I would have to see the alternative solution to the Darkspawn, of course, but if it didn't involve binding the soul of someone into servitude for all of eternity or something similar, I'd consider it.

However, if the alternate solution is the Architect's, where his goal was to poison and kill every being in Thedas with the Taint so that the Darkspawn could become sentient at the cost of less than 5% of all the other races surviving, then I'd say no, that's not a good solution.

It all becomes relative. However, if the choice presented was "bind souls to slavery for all time" or "rainbows and butterflies," then that's a pretty shallow choice. The only person who wouldn't choose the happy outcome is someone who wanted to be evil just evil's sake, not because of any real conviction the Anvil was a better choice.

That's the tough part - you have to make the decision not just a foregone conclusion if you are playing a "good" character or playing a "bad" character.

The Mage/Templar conflict in DA2 tried to make this hard by giving us crazy blood mages and sadistic Templars, so that no one was right, but all this did is make me hate both groups and wish I could just cut my losses and leave, not try and make a stand for one insane group over another. So the key isn't to make everything look bad to try and find out which one is the better one. The choice has to be framed as a cost-benefit situation that is weighed against your morals.

Does defiling the Urn of Sacred Ashes really do anything for the world? No. It saves you a fairly simple fight against the Dragon Cultists. It costs a fight between the Guardian and possibly forces you to lose two companions of yours permanently (Wynne and Leliana). All for the benefit of the Reaver specialization, which is a decent warrior spec, but nothing to write home about (not to mention the way Origins was set up, you could defile the Ashes, get the spec., then reload the game and choose the other path and still keep the spec.).
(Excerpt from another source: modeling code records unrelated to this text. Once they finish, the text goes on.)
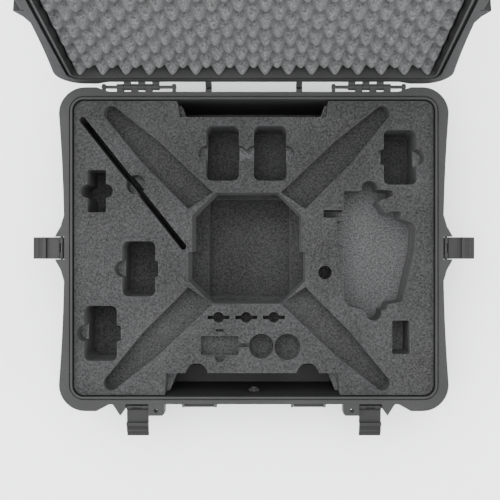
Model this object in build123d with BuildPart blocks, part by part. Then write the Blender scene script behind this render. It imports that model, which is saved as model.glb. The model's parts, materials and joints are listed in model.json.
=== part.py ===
"""Hard carrying case for a 350 mm quadcopter, standing open with its latches down.

Millimetres, +Z up, +X to the right of somebody who stands at the front (-Y) side.
Everything is drawn from the middle of the base and then moved as one, so that the
origin is on the floor under the middle of the open case.  The lid is drawn in a plane of
its own, lid_frame, whose local coordinates are those of the closed case, so the
lid and the base share one set of sizes.
"""
from build123d import *
from math import atan2, cos, degrees, radians, sin, tan
import os

os.makedirs("parts", exist_ok=True)

# ---------------------------------------------------------------- driving dimensions
# Tub of the base: its hollow at the parting plane.
inner_half_x = 274.0
inner_half_y = 224.5
inner_corner_r = 17.0
inner_depth = 124.0
wall = 4.0
floor_thickness = 4.5
wall_draft = 1.5              # degrees, all walls narrow away from the rim
foot_stand = 3.0              # how far the rubber feet lift the shell

# Rim flange of base and lid, seen from above.
rim_side = 13.0               # hollow to the middle of the left and right edges
rim_front = 12.0              # hollow to the middle of the front and back edges
side_bump = 8.0               # how far the corner bumpers stand past those edges
front_bump = 10.5
back_bump = 6.9
rim_corner_r = 40.0
bump_start_length = 76.0      # from a corner to where its edge starts to swell
bump_full_length = 57.0
swell_r = 14.0                # radius where an edge starts to swell
bumper_inset = 7.0            # the bumpers stand this far inside the flange edge
bumper_floor = 16.0           # the base's bumpers end this far above the floor
bumper_lean_in = 3.02         # how far a bumper has drawn in at its foot
flange_thickness = 6.0
base_edge_r = 9.0
band_drop = 26.0              # underside of the band round the tub, below the parting plane
band_height = 4.0
band_reach = 2.5

# Tongue and seal.
tongue_width = 3.0
tongue_height = 4.0
channel_width = 2.4           # drainage channel outside the tongue
channel_depth = 2.5
seal_gap = 1.0                # side room of the tongue in the lid's groove
seal_height = 4.0
seal_clearance = 0.4          # tongue to seal with the lid shut
groove_lip = 3.0              # inner lip of the lid beside the groove

# Lid.
lid_height = 62.0
lid_top = 4.0
lid_draft = 3.0
lid_edge_r = 12.0
lid_rim_height = 13.0         # thick band that holds the groove
lid_rim_reach = 3.0
lid_bumper_short = 16.0       # the lid's bumpers end this far below its top
lid_rib_short = 20.0
open_angle = 102.4
shut_gap = 0.4                # between the flanges with the lid shut

# Hinges.
hinge_out = 7.9               # hinge axis outside the back edge
hinge_drop = 4.5              # hinge axis below the parting plane
pin_r = 2.5
knuckle_r = 4.75
hinge_inner_x = 143.0         # the knuckles run from here
knuckle_length = 10.8
knuckle_count = 6
knuckle_gap = 0.4
pin_inner_x = 118.5           # the rod runs on to an end lug at each side
pin_outer_x = 230.0
lug_thickness = 5.0
running_clearance = 0.05

# Lid stops.
stop_x = 69.0
stop_width = 9.0
stop_reach = 16.0
stop_gap = 0.3
stop_root = 3.0               # how far a lid stop runs on into the lid
stop_slope = 4.0              # height of the slope above a base stop's face
stop_web = 13.0               # web that carries a base stop, from front to back
stop_web_out = 7.0            # middle of the web outside the hollow
lid_stop_thickness = 6.0
lid_stop_relief = 3.0

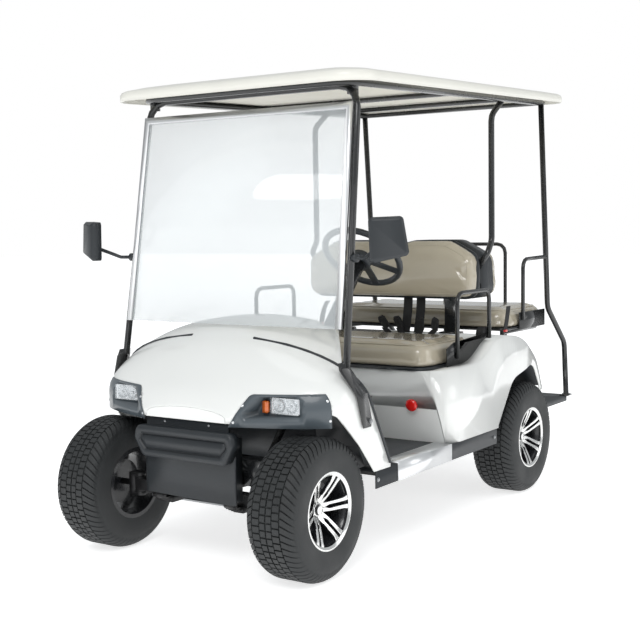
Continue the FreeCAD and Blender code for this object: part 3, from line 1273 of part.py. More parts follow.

What if sparing the Mages in DA:O resulted in an Abomination being loosed during the attack on Denerim by a Mage who was possessed but hiding the symtoms? What if that cost you a companion? Would people still be pro-Mage in that case? Its easy to be for the Mages when they are consistently the victims of Templar jurisdiction, but have we ever saved a Mage who didn't turn out to be fine? No, we haven't. We've never, as a player, had to deal with what happens if you show mercy to a mage who may later become an Abomination and kill your allies or friends. So how can we say that the Templars side of the story has even be accurately portrayed?